Harris and Yellen push child care spending

·5 min read

Stephanie Lane is a nurse by profession, but taking care of her four children is her current full-time job — largely because child care is financially out of reach, and has been for decades. 

First, she was the single mother of one daughter. After she remarried and had her second child, now nine, she struggled to make the child care schedule work. When the Pennsylvania couple's third child came along, a daughter with special needs, it was too much.

"We were both making the same amount of money, so it just seemed like we had to decide who stays home because we can't afford child care — because it takes up basically one person's whole income," Lane said.

Her husband was diagnosed with cancer, which meant she needed to be the one to stay home and keep up with active children. Their fourth child is now 3.

If cost were not an issue, Lane would put her children in daycare and work. With the family of six living on her husband's $50,000 annual income, they could use the money, she said.

The average family with at least one child under 5 would need to spend approximately 13% of its income on child care, a price that is unaffordable for most families, a new Treasury Department report finds. Only 20% of children eligible for one of the largest federal assistance programs for low-income families actually receive the financial help. 

The administration's report was released as Biden officials are trying to include child care as part of a massive $3.5 trillion spending package making its way through Congress. 

"Child care is what makes it possible for millions of Americans to work," Vice President Kamala Harris said at an event Wednesday alongside Treasury Secretary Janet Yellen.

Providers are also struggling to make ends meet, the report finds, getting by by keeping costs low. Workers — many of whom are women of color — earn low wages, and some must themselves rely on public services. Turnover is high. And more than half of Americans live in so-called child care deserts — especially families in low-income or rural areas. 

The United States lags behind most developed countries in spending on childcare and early education, ranked 35th out of the 37 countries tracked by the Organization of Economic Cooperation and Development. Meanwhile, labor force participation by women in the U.S. has remained flat for more than 20 years, while the other countries have seen it continue to rise. The Treasury report states child care may be one of the likely factors. 

The Biden administration is pushing for a series of policies to help families with children, including providing access to more affordable child care to low- and middle-class families. The goal is for families to put no more than 7% of their income into child care for young children, via subsidies and tax credits. They're also pushing for universal preschool for all 3- and 4-year-olds, and expanding tax credits for children. 

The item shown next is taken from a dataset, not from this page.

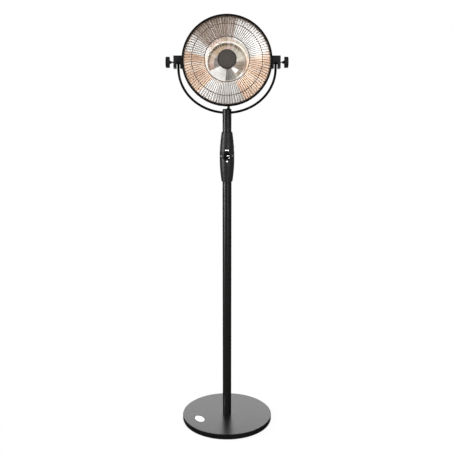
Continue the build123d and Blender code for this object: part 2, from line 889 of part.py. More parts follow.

But the House legislation puts the cost of affordable child care and universal pre-K alone at $450 billion. The Build Back Better Act making its way through Congress faces numerous hurdles with Democrats at odds over provisions in the bill, its magnitude and how to pay for it in addition to Republican opposition.

"The free market works well in many different sectors, but child care is not one of them. It does not work for the caregivers. It does not work for the parents. It does not work for the kids. And because it does not work for them, it does not work for the country," said Secretary Janet Yellen on Wednesday. "It's past time that we treat childcare as what it is – an element whose contribution to economic growth is as essential as infrastructure or energy."

Yellen said enacting the administration's proposals is the "single most important thing we can do to build a stronger economy over the next several decades."

The Treasury report cites multiple "market failures" as why the current system is "unworkable." Parents of young children, who often have limited work experience and other expenses like mortgages and student loans, are being asked to pay for child care at a time when they can least afford it. 

In Colorado, Jessica Rapp and her husband are struggling to decide if it's worth paying for child care for her one-year-old. Even with her master's degree, her husband makes more. Her part-time work breaks even with her son's part-time daycare. The couple also has a mortgage and student loans. 

"Right now we're deciding if that's a good model and whether it's sustainable, or whether I should quit and be a stay at home  — or try to go back full time, and try to find a different position that would potentially bring in more than the cost of full-time childcare."

The report states access to high-quality care is important to keeping parents — typically mothers — in the workforce. 

At the event Wednesday, Yellen, the first woman Treasury secretary, noted the significance of the date: 40 years ago, she returned to work after having her son. She said she was not sure she would be in the job she's in today, if not for an excellent babysitter.